* _TASK_
Quote the lines exactly, starting with the line that contains "const cuff = new THREE.Group();" and ending with the line that contains "obj.parent = empty", and leave out all other lines.

* _DATA BLOCK_
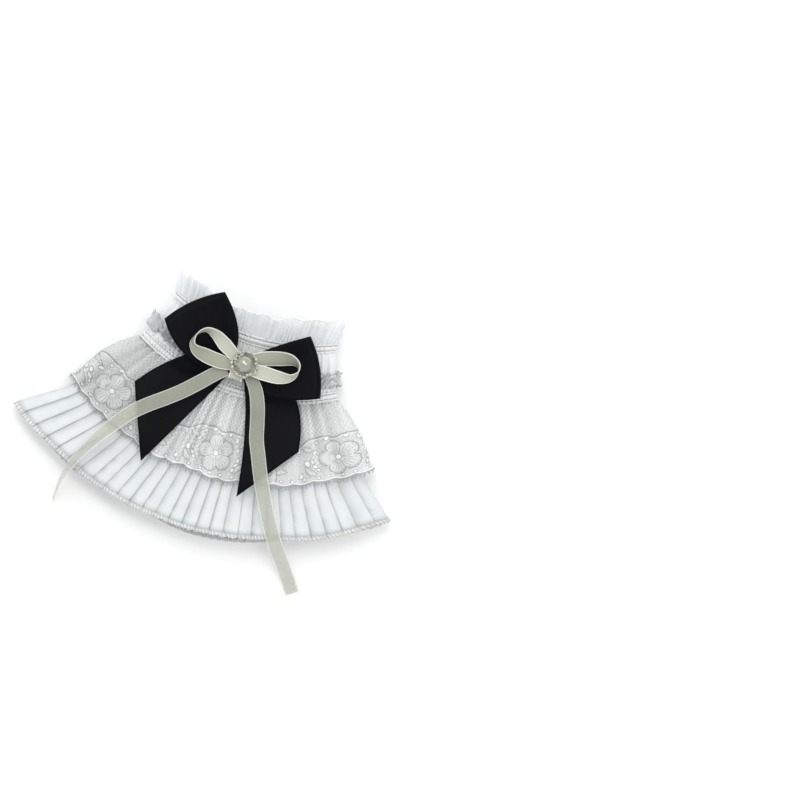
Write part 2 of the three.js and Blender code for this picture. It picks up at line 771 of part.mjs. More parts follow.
const finishes = {
  chiffon: { color: 0xf4f6f8, roughness: 0.85, metalness: 0 },
  lace: { color: 0xe9e9ea, roughness: 0.9, metalness: 0 },
  hemThread: { color: 0xdcdedf, roughness: 0.9, metalness: 0 },
  blackSatin: { color: 0x0c0d12, roughness: 0.45, metalness: 0 },
  creamSatin: { color: 0xd9dbc9, roughness: 0.5, metalness: 0 },
  pearl: { color: 0xe6e2cc, roughness: 0.2, metalness: 0 },
};

const pieces = [
  { name: "wrist_frill", finish: "chiffon", shape: wristFrill() },
  { name: "upper_casing", finish: "chiffon", shape: casing(upperDown) },
  { name: "gathered_band", finish: "chiffon", shape: gatheredBand() },
  { name: "ruched_trim", finish: "chiffon", shape: ruchedTrim() },
  { name: "lower_casing", finish: "chiffon", shape: casing(lowerDown) },
  { name: "lace_flounce", finish: "lace", shape: laceFlounce() },
  { name: "pleated_skirt", finish: "chiffon", shape: pleatedSkirt() },
  { name: "hem_edge", finish: "hemThread", shape: hemEdge() },
  { name: "black_loop_left", finish: "blackSatin", shape: bowLoop(leaves.leftLoop) },
  { name: "black_loop_right", finish: "blackSatin", shape: bowLoop(leaves.rightLoop) },
  { name: "black_tail_left", finish: "blackSatin", shape: bowTail(leaves.leftTail) },
  { name: "black_tail_right", finish: "blackSatin", shape: bowTail(leaves.rightTail) },
  { name: "cream_knot", finish: "creamSatin", shape: creamKnot() },
  { name: "cream_loop_left", finish: "creamSatin", shape: creamLoop(creamLoops.left) },
  { name: "cream_loop_right", finish: "creamSatin", shape: creamLoop(creamLoops.right) },
  { name: "charm_base", finish: "pearl", shape: charmBase() },
  { name: "charm_pearl", finish: "pearl", shape: pearl() },
  { name: "charm_beads", finish: "pearl", shape: beadRing() },
];
const freeRibbons = [
  { name: "cream_tail_left", finish: "creamSatin", shape: creamTail(creamRoutes.left) },
  { name: "cream_tail_right", finish: "creamSatin", shape: creamTail(creamRoutes.right) },
];

// Faces that point inwards are turned round, so that each piece is a solid
function facingOut(geometry) {
  const index = geometry.index ? Array.from(geometry.index.array) : null;
  const bare = geometry.clone();
  const flat = bare.index ? bare.toNonIndexed() : bare;
  const p = flat.getAttribute("position");
  const [a, b, c] = [new THREE.Vector3(), new THREE.Vector3(), new THREE.Vector3()];
  let volume = 0;
  for (let k = 0; k < p.count; k += 3) {
    a.fromBufferAttribute(p, k);
    b.fromBufferAttribute(p, k + 1);
    c.fromBufferAttribute(p, k + 2);
    volume += a.dot(b.cross(c));
  }
  if (volume > 0 || !index) return geometry;
  for (let k = 0; k < index.length; k += 3) [index[k + 1], index[k + 2]] = [index[k + 2], index[k + 1]];
  bare.setIndex(index);
  return bare;
}

const cuff = new THREE.Group();
function addPieces(list) {
  for (const { name, finish, shape } of list) {
    const mesh = new THREE.Mesh(facingOut(shape), new THREE.MeshStandardMaterial(finishes[finish]));
    mesh.name = name;
    cuff.add(mesh);
  }
}

// The origin is on the surface, under the middle of the cuff without its free ribbon ends
addPieces(pieces);
const box = new THREE.Box3().setFromObject(cuff, true);
addPieces(freeRibbons);
cuff.position.set(-(box.min.x + box.max.x) / 2, -(box.min.y + box.max.y) / 2, -box.min.z);

export default cuff;
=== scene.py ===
import math
import bpy
import numpy as np
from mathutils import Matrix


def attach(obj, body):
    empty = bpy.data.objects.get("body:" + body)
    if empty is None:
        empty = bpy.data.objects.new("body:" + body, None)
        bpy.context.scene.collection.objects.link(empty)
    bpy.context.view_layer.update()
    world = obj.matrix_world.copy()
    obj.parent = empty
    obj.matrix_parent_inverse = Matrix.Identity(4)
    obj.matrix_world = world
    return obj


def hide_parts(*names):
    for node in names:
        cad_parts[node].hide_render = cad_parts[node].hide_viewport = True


# A gathered wrist cuff lying flat. Shapes are worked out in millimetres and made metres in newPiece.
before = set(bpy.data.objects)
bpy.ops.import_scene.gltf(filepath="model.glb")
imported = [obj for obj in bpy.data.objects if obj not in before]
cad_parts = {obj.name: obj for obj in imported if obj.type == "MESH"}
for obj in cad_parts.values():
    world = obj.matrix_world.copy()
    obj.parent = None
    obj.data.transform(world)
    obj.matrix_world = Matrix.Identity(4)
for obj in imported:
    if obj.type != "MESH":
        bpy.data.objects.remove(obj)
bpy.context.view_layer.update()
mm = 0.001
fullTurn = 2 * math.pi
print("frame loaded")

# the flattened tube of cloth that every layer of the cuff follows, as the CAD has it
cuff = {
    "upperDown": 10.7, "lowerDown": 33.7, "laceDown": 73.7, "hemDown": 98.2,
    "hemHalf": 88.5, "shiftX": 4.974, "shiftY": 45.18,
    "foldHeightShare": 0.36, "archPower": 0.8, "underfoldShare": 0.22, "pressedShare": 0.35,
    "casingHalf": 2.2, "seamGap": 0.5, "trimStandAbove": 3.2, "trimDown": 25.88, "trimWidth": 6.5,
    "laceWall": 1.0, "laceRuffle": 0.9, "laceClearance": 1.2, "laceTuck": 4.0,
    "waistPleatDepth": 0.7, "hemPleatDepth": 1.9, "leftSwell": 3.0, "rightSwell": 0.9, "swellWidth": 0.06,
}
stations = [
    {"down": 0.0, "half": 39.0, "height": 18.4, "sag": 0.217, "drift": 0.0},
    {"down": cuff["upperDown"], "half": 36.0, "height": 17.0, "sag": 0.22, "drift": 0.0},
    {"down": cuff["lowerDown"], "half": 43.5, "height": 17.0, "sag": 0.25, "drift": -0.01},
    {"down": cuff["laceDown"], "half": 71.0, "height": 19.0, "sag": 0.363, "drift": -0.03},
    {"down": cuff["hemDown"], "half": cuff["hemHalf"], "height": 16.0, "sag": 0.347, "drift": -0.056},
]
laceTop = cuff["lowerDown"] + cuff["casingHalf"] + cuff["seamGap"]
ringShares = np.linspace(0, 1, 1248, endpoint=False)


def stationAt(down):
    k = 0
    while k < len(stations) - 2 and down > stations[k + 1]["down"]:
        k += 1
    a, b = stations[k], stations[k + 1]
    t = (down - a["down"]) / (b["down"] - a["down"])
    return {key: a[key] + (b[key] - a[key]) * t for key in a}


def climb(station, x):
    # how far a row of cloth climbs towards the wrist at its sides
    sag = station["sag"] * station["half"]
    radius = (station["half"] ** 2 + sag ** 2) / (2 * sag)
    inside = np.minimum(np.abs(x), 0.98 * radius)
    return radius - np.sqrt(radius ** 2 - inside ** 2)


def layerHeights(station, half, x, above, below):
    # the upper and the lower side of the flattened tube, above and below its walls
    across = np.minimum(1, np.abs(x) / half)
    high = station["height"] - above
    side = below + (high - below) * cuff["foldHeightShare"]
    arch = np.sqrt(1 - across ** 2) ** cuff["archPower"]
    share = cuff["underfoldShare"]
    under = np.maximum(0, (across - 1 + share) / share)
    return side + (high - side) * arch, side - (side - below) * np.sqrt(1 - under ** 2)


def ringLine(station, above, below, steps=160):
    # from the left side over the top, and back along the underside
    half = station["half"] - above
    turn = np.linspace(0, math.pi, steps, endpoint=False)
    over = -half * np.cos(turn)
    top = layerHeights(station, half, over, above, below)[0]
    low = layerHeights(station, half, -over, above, below)[1]
    line = np.column_stack([np.append(over, -over), np.append(top, low)])
    line = np.vstack([line, line[:1]])
    run = runOf(line)
    return line, run / run[-1]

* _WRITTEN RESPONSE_
const cuff = new THREE.Group();
function addPieces(list) {
  for (const { name, finish, shape } of list) {
    const mesh = new THREE.Mesh(facingOut(shape), new THREE.MeshStandardMaterial(finishes[finish]));
    mesh.name = name;
    cuff.add(mesh);
  }
}

// The origin is on the surface, under the middle of the cuff without its free ribbon ends
addPieces(pieces);
const box = new THREE.Box3().setFromObject(cuff, true);
addPieces(freeRibbons);
cuff.position.set(-(box.min.x + box.max.x) / 2, -(box.min.y + box.max.y) / 2, -box.min.z);

export default cuff;
=== scene.py ===
import math
import bpy
import numpy as np
from mathutils import Matrix


def attach(obj, body):
    empty = bpy.data.objects.get("body:" + body)
    if empty is None:
        empty = bpy.data.objects.new("body:" + body, None)
        bpy.context.scene.collection.objects.link(empty)
    bpy.context.view_layer.update()
    world = obj.matrix_world.copy()
    obj.parent = empty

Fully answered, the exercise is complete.